From Afar It Is An Island

From afar it is an island
Bruno Munari ~ World, 1971


Italian design sweetheart and sometime children's book author, Munari brings together art, science and the natural world in this amazing little book that begs us to take a different look at something we see everyday. The man had a brilliant eye, and not many children's books show the meeting of the real world and the imagination so well.

Stones are like small worlds. If you look at them well, you discover many things images, stories, strange markings. And stones become jungles, oceans meadows, hills. Or the earth--as seen by an astronaut strolling on the beaches of the moon!
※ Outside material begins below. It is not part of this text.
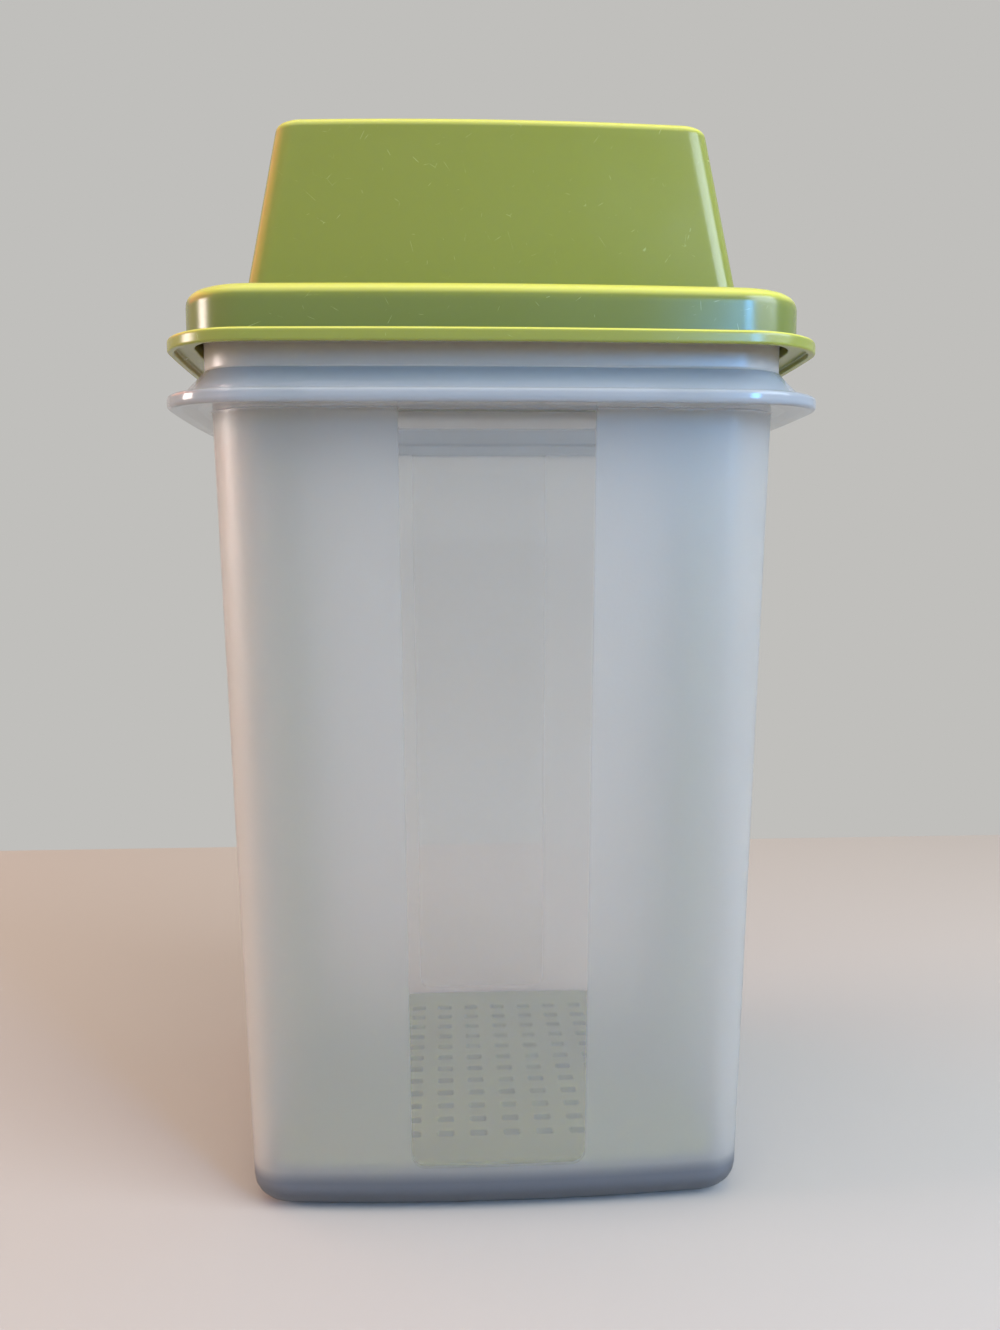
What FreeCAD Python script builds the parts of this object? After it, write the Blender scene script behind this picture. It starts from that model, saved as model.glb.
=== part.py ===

Some pages show simple photographs of rocks that one might imagine look like something else. (Lots of those gorgeous smooth beach stones you find up North in Maine.) Others, Munari has taken the natural image on the rock and draw on it to complete a simple but deeply thoughtful scene. A wonderful art project for an adult or an rainy day activity for a child. This book is what happens when you unleash a real artistic thinker on a children's book. The little rocks remind me of the sort of things you might see sitting on the window sill of an artist's home. An everyday object turned inspiring with some dabs of ink and a sprinkle of creativity.

I'm keeping this one for me.

Also by:
Zoo
Jimmy Lost His Cap

4 comments:

  1. That looks like a fascinating, beautiful book. My boys are very into rocks right now. I may have to scope a copy out on amazon...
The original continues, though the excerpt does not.